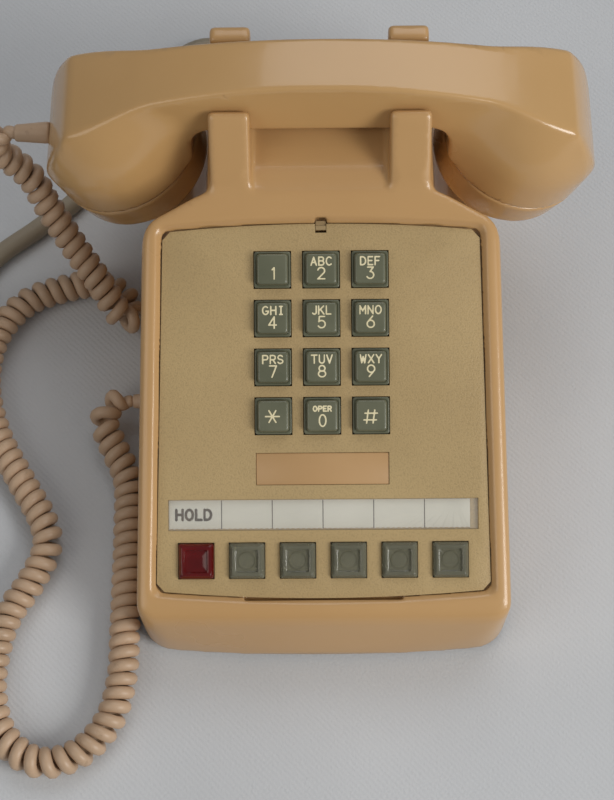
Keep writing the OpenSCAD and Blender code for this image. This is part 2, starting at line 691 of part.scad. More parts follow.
module gongs() color("#c8a050") both_sides() translate([gong_x, gong_y, gong_z]) rotate_extrude()
    difference() {
        polygon(concat([[3 + running_fit, gong_h]], arc([gong_d / 2 - 8, gong_h - 8], 8, 90, 0),
            [[gong_d / 2, 0], [gong_d / 2 - gong_t, 0]],
            arc([gong_d / 2 - 8, gong_h - 8], 8 - gong_t, 0, 90), [[3 + running_fit, gong_h - gong_t]]));
    }

module clapper() color("silver") difference() {
    union() {
        translate([0, clapper_y, clapper_z - 1.5]) cylinder(r = 3.6, h = 3);
        translate([0, clapper_y, clapper_z]) rotate([-90, 0, 0]) cylinder(r = 0.9, h = gong_y - clapper_y);
        translate([0, gong_y, clapper_z]) sphere(r = ball_r);
        translate([0, clapper_y - 5, clapper_z - 1.5]) box(16, 5, 3);
    }
    translate([0, clapper_y, clapper_z - 5]) cylinder(r = 1.5 + running_fit, h = 10);
}

module volume_wheel() color("#3c3c3a") translate([wheel_x, wheel_y, wheel_z]) rotate([0, 90, 0])
    difference() {
        cylinder(r = wheel_d / 2, h = wheel_w, center = true);
        cylinder(r = wheel_pin_r + running_fit, h = 20, center = true);
        for (k = [0:17]) rotate(k * 20) translate([wheel_d / 2, 0, 0]) cylinder(r = 0.9, h = 20, center = true);
    }

// ---------- network ----------

module network_block() color("#7c7f78") translate([-28, (plate_y + crown_y) / 2 + 8, floor_z + floor_gap]) {
    box(58, 62, 18);
    for (x = [-22, -11, 0, 11, 22], y = [-24, 24]) translate([x, y, 17]) cylinder(r = 2.6, h = 3);
}

module terminal_board() color("#9c7b48") translate([32, (plate_y + crown_y) / 2 + 8, floor_z + floor_gap]) {
    box(44, 62, 4);
    for (x = [-16, -8, 0, 8, 16], y = [-22:11:22]) translate([x, y, 3]) cylinder(r = 2.2, h = 3.6);
}

// ---------- handset ----------

function arch_z(x) = handset_top_z - grip_arch_r + sqrt(grip_arch_r * grip_arch_r - x * x);

// Front view of everything under the arched top and between the rounded ends
module arch_limit() intersection() {
    e = handset_len / 2;
    end_z = seam_z - 10;
    polygon([for (i = [-16:16]) [i / 16 * e, arch_z(i / 16 * e)], [e, 0], [-e, 0]]);
    polygon([[-e, 0], [e, 0], each arc([e - end_r, end_z], end_r, 0, 50, 14),
        each arc([end_r - e, end_z], end_r, 130, 180, 14)]);
}

module grip_view() {
    x = cup_x - cup_r + 3;
    polygon([for (i = [-12:12]) [i / 12 * (cup_x + 14), handset_top_z + 1],
        [cup_x + 14, grip_z - 10], [x + 12, grip_z - 16], each arc([x - 8, grip_z - 10], 10, 0, 90, 6),
        each arc([8 - x, grip_z - 10], 10, 90, 180, 6), [-x - 12, grip_z - 16], [-cup_x - 14, grip_z - 10]]);
}

// The tilted frame of a cap: origin at the seam, Z pointing down out of the cap
module cap_frame() translate([cup_x, cradle_y, seam_z]) rotate([0, 180 + cap_tilt, 0]) children();

module cup_solid(r) cap_frame() rotate_extrude()
    polygon([each arc([0, -dome_d], r, 270, 360, 12), [r, 20], [0, 20]]);

module handset_solid(inset) intersection() {
    along_y(cradle_y - cup_d, cradle_y + cup_d) offset(delta = -inset) arch_limit();
    union() {
        both_sides() cup_solid(cup_r - inset);
        along_y(cradle_y - grip_w / 2 + inset, cradle_y + grip_w / 2 - inset) offset(delta = -inset) grip_view();
    }
}

module handset_shell() color("#c29a68") difference() {
    union() {
        difference() {
            handset_solid(0);
            handset_solid(handset_wall);
            both_sides() cap_frame() box(2 * cup_d, 2 * cup_d, 60);
        }
        both_sides() cap_frame() difference() {
            union() {
                translate([0, 0, -5]) cylinder(r = cup_r - handset_wall / 2, h = 5);
                cylinder(r = spigot_r - cap_fit, h = spigot_d);
            }
            translate([0, 0, -6]) cylinder(r = spigot_r - 2.4, h = 30);
        }
    }
    translate([-handset_len / 2 - 10, cradle_y, boot_z]) rotate([0, 90, 0])
        cylinder(r = boot_r + boot_fit - 1.2, h = 20);
}

module cap_shell() difference() {
    rotate_extrude() polygon(concat(
        [[0, cap_d - 1.6], [cup_r - 14, cap_d - 1.6], [cup_r - 10, cap_d]],
        arc([cup_r - 7.5, cap_d - 6], 6, 90, 10, 6),
        [[cup_r, 2], [cup_r, EPS], [spigot_r, EPS], [spigot_r, cap_d - 4.2], [0, cap_d - 4.2]]));
    for (n = [[0, 0], [6, 6], [12, 11]])
        for (k = [0:max(n[0] - 1, 0)]) rotate(360 * k / max(n[0], 1)) translate([n[1], 0, 0])
            cylinder(r = 1.1, h = 30);
}

module ear_cap() color("#c29a68") cap_frame() cap_shell();

module mouth_cap() color("#c29a68") mirror([1, 0, 0]) cap_frame() cap_shell();

module receiver_unit() color("silver") cap_frame() translate([0, 0, -6.5]) {
    cylinder(r = unit_r, h = 13.5);
    cylinder(r = unit_r + 2.6, h = 3);
}

module transmitter_unit() color("silver") mirror([1, 0, 0]) cap_frame() translate([0, 0, -2]) {
    cylinder(r = unit_r - 1, h = 9.5);
    translate([0, 0, 6.5]) cylinder(r = unit_r + 1.5, h = 1.5);
}

module transmitter_cup() color("#4a4238") mirror([1, 0, 0]) cap_frame() translate([0, 0, -9]) difference() {
    cylinder(r = unit_r + 3, h = 12);
    translate([0, 0, 2]) cylinder(r = unit_r + 1, h = 20);
}

module handset_cord_boot() color("#8e6b4e") translate([-boot_x, cradle_y, boot_z]) rotate([0, -90, 0])
    difference() {
        union() {
            cylinder(r1 = boot_r, r2 = boot_r - 0.9, h = boot_len);
            translate([0, 0, -3.4]) cylinder(r = boot_r - 1.2, h = 5);
        }
        translate([0, 0, -10]) cylinder(r = 1.2, h = 8);
    }

// ---------- cords ----------

module handset_cord() color("#9a7656") swept_tube(CURL_PATH, curl_d, 8);

module base_cord_boot() color("#8e6b4e") translate([-half_w(handset_cord_z), handset_cord_y, handset_cord_z])
    rotate([0, -90, 0]) {
        translate([0, 0, -6]) cylinder(r = base_boot_r, h = 8);
        translate([0, 0, -6]) cylinder(r = base_boot_r + 1.4, h = 1.6);
        translate([0, 0, 1.4]) cylinder(r1 = base_boot_r - 0.4, r2 = base_boot_r - 1.2, h = 5.6);
    }

module line_cable() color("#6a6658") swept_tube(CABLE_PATH, cable_d, 10);

module line_cable_coil() color("#6a6658") translate([wound_centre[0], wound_centre[1], 0.1])
    rotate_extrude() translate([wound_d / 2 - wound_rows * cable_d / 2, 0])
        square([wound_rows * cable_d, wound_layers * cable_d]);

module line_cable_boot() color("#6a6658") translate([line_cable_x, rear_y, line_cable_z]) rotate([-90, 0, 0]) {
    translate([0, 0, -7]) cylinder(r = cable_boot_r, h = 9);
    translate([0, 0, -7]) cylinder(r = cable_boot_r + 2, h = 2);
    cylinder(r1 = cable_boot_r, r2 = cable_d / 2 + 0.5, h = 24);
}

module line_plug() color("#55534c") translate([plug_at[0], plug_at[1], 0.2]) {
    box(20, 62, 17);
    translate([0, -35, 3]) box(14, 10, 11);
    translate([-11.5, 0, 2]) box(5, 70, 13);
}

// ---------- what is drawn ----------

base_plate();
base_feet();
housing();
housing_screws();
faceplate();
faceplate_latch();
badge_plate();
designation_strip();
strip_window();
set_bracket();
dial_frame();
dial_board();
dial_springs();
for (i = [0:11]) dial_key(i);
line_key_frame();
hold_key();
for (i = [1:5]) color("#8c9486", 0.7) line_key(i);
line_lamps();
latch_bar();
line_contacts();
hook_frame();
mirror([1, 0, 0]) plunger();  // hook_plunger_left
plunger();  // hook_plunger_right
hook_lever();
hook_contacts();
ringer_frame();
ringer_coil();
gongs();
clapper();
volume_wheel();
network_block();
terminal_board();
handset_shell();
ear_cap();
mouth_cap();
receiver_unit();
transmitter_unit();
transmitter_cup();
handset_cord_boot();
handset_cord();
base_cord_boot();
line_cable();
line_cable_coil();
line_cable_boot();
line_plug();
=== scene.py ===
"""Corded desk telephone with a push-button dial and six line keys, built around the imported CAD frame."""
import json
import math
import bpy
import bmesh
import numpy as np
import openvdb as vdb
from mathutils import Matrix, Vector

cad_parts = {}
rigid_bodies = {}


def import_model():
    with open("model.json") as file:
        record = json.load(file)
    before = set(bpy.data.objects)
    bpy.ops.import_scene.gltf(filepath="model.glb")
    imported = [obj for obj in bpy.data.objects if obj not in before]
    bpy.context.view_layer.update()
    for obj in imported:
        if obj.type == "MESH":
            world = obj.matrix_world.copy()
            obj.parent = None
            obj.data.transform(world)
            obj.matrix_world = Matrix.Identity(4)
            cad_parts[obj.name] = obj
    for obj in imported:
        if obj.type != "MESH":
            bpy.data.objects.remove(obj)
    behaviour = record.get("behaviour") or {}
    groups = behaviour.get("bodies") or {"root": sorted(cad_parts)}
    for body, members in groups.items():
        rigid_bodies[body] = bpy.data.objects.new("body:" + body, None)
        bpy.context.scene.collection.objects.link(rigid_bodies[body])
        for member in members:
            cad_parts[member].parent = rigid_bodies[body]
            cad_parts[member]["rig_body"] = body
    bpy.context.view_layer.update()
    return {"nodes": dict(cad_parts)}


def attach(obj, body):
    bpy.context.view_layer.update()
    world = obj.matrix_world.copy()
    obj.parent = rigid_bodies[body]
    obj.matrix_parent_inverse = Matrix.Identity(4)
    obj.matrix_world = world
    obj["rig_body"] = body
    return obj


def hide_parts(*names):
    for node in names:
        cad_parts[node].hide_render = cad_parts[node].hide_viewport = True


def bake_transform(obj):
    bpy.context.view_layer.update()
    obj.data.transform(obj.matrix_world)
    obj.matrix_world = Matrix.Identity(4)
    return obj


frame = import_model()
NODES = frame["nodes"]
MM = 0.001

# ------------------------ sizes, as in the CAD source (mm)
SLOPE = math.radians(21)
COS, SIN = math.cos(SLOPE), math.sin(SLOPE)
WALL, FOOT_H, DRAFT = 3.0, 3.8, 0.03
PLATE_W, PLATE_TAPER, PLATE_LEN, PLATE_T, PLATE_BOW = 130.0, 3.0, 146.0, 2.0, 3.0
SIDE_RIM, RIM_H = 8.0, 2.2
FACE_Z = 39.0
FRONT_RIM_D, NECK_D = 15, 86.6
TOTAL_D = FRONT_RIM_D + PLATE_LEN * COS + NECK_D
FRONT_Y, REAR_Y = -TOTAL_D / 2, TOTAL_D / 2
PLATE_Y = FRONT_Y + FRONT_RIM_D
CROWN_Y, CROWN_Z = PLATE_Y + PLATE_LEN * COS, FACE_Z + PLATE_LEN * SIN
CRADLE_Y, GRIP_Z = CROWN_Y + 49.1, CROWN_Z + 14.6
SADDLE_Z, VALLEY_Z = GRIP_Z - 0.5, CROWN_Z + 8.6
EAR_TOP = SADDLE_Z + 15.2
NECK_W, EAR_W, TROUGH = 86.0, 16.0, 15.0
DECK_Z = 38.0
CUP_R, CUP_X, DOME_DEPTH, ARCH_R = 32.5, 80.5, 13, 240
TOP_Z, SEAM_Z, DOME_Z = GRIP_Z + 25, GRIP_Z - 33.5, GRIP_Z - 20
CAP_TILT = math.radians(19)
KEY_PITCH, LINE_PITCH = 19.05, 19.8
DIAL_U, LINE_U, STRIP_U = PLATE_LEN - 46.5, 14.7, 32.5


def half_w(z):
    """Half the housing's width at a height: a slight draft below the face, the plate's taper above it."""
    lean = np.where(np.asarray(z) < FACE_Z, DRAFT, PLATE_TAPER / (PLATE_LEN * SIN))
    return PLATE_W / 2 + SIDE_RIM + (FACE_Z - z) * lean


def rim_z(y):
    """Height of the rim round the faceplate."""
    return FACE_Z + (y - PLATE_Y) * math.tan(SLOPE) + RIM_H / COS


def add(name, data):
    """A new object in the scene."""
    obj = bpy.data.objects.new(name, data)
    bpy.context.scene.collection.objects.link(obj)
    return obj


# ------------------------ camera
PAN, TILT, ROLL, REACH = math.radians(-1.54), math.radians(67.81), math.radians(-1.89), 0.600
forward = Vector((math.sin(PAN) * math.cos(TILT), math.cos(PAN) * math.cos(TILT), -math.sin(TILT)))
level = Vector((math.cos(PAN), -math.sin(PAN), 0))
upward = level.cross(forward)
cam_x = level * math.cos(ROLL) + upward * math.sin(ROLL)
cam_y = -level * math.sin(ROLL) + upward * math.cos(ROLL)
camera = add("camera", bpy.data.cameras.new("camera"))
camera.data.sensor_fit = "HORIZONTAL"
camera.data.sensor_width = 36
camera.data.lens = 91.49
camera.data.clip_end = 20
place = Matrix((cam_x, cam_y, -forward)).transposed().to_4x4()
place.translation = Vector((-0.0058, -0.03525, 0.07472)) - forward * REACH
camera.matrix_world = place
bpy.context.scene.camera = camera


# ------------------------ mesh helpers
def make(name, verts, faces, material=None):
    """A smooth mesh object from points in millimetres."""
    mesh = bpy.data.meshes.new(name)
    points = [tuple(float(c) * MM for c in v) for v in verts]
    mesh.from_pydata(points, [], [tuple(int(i) for i in f) for f in faces])
    mesh.validate()
    mesh.update()
    mesh.shade_smooth()
    if material:
        mesh.materials.append(material)
    return add(name, mesh)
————
> _WHAT TO DO_: Give again, word for word, every line of the listing above from the one with "---------- what is" to the one with "imported = [obj", both inclusive, and nothing beyond them.

> _RESULT OF THE EXERCISE_:
// ---------- what is drawn ----------

base_plate();
base_feet();
housing();
housing_screws();
faceplate();
faceplate_latch();
badge_plate();
designation_strip();
strip_window();
set_bracket();
dial_frame();
dial_board();
dial_springs();
for (i = [0:11]) dial_key(i);
line_key_frame();
hold_key();
for (i = [1:5]) color("#8c9486", 0.7) line_key(i);
line_lamps();
latch_bar();
line_contacts();
hook_frame();
mirror([1, 0, 0]) plunger();  // hook_plunger_left
plunger();  // hook_plunger_right
hook_lever();
hook_contacts();
ringer_frame();
ringer_coil();
gongs();
clapper();
volume_wheel();
network_block();
terminal_board();
handset_shell();
ear_cap();
mouth_cap();
receiver_unit();
transmitter_unit();
transmitter_cup();
handset_cord_boot();
handset_cord();
base_cord_boot();
line_cable();
line_cable_coil();
line_cable_boot();
line_plug();
=== scene.py ===
"""Corded desk telephone with a push-button dial and six line keys, built around the imported CAD frame."""
import json
import math
import bpy
import bmesh
import numpy as np
import openvdb as vdb
from mathutils import Matrix, Vector

cad_parts = {}
rigid_bodies = {}


def import_model():
    with open("model.json") as file:
        record = json.load(file)
    before = set(bpy.data.objects)
    bpy.ops.import_scene.gltf(filepath="model.glb")
    imported = [obj for obj in bpy.data.objects if obj not in before]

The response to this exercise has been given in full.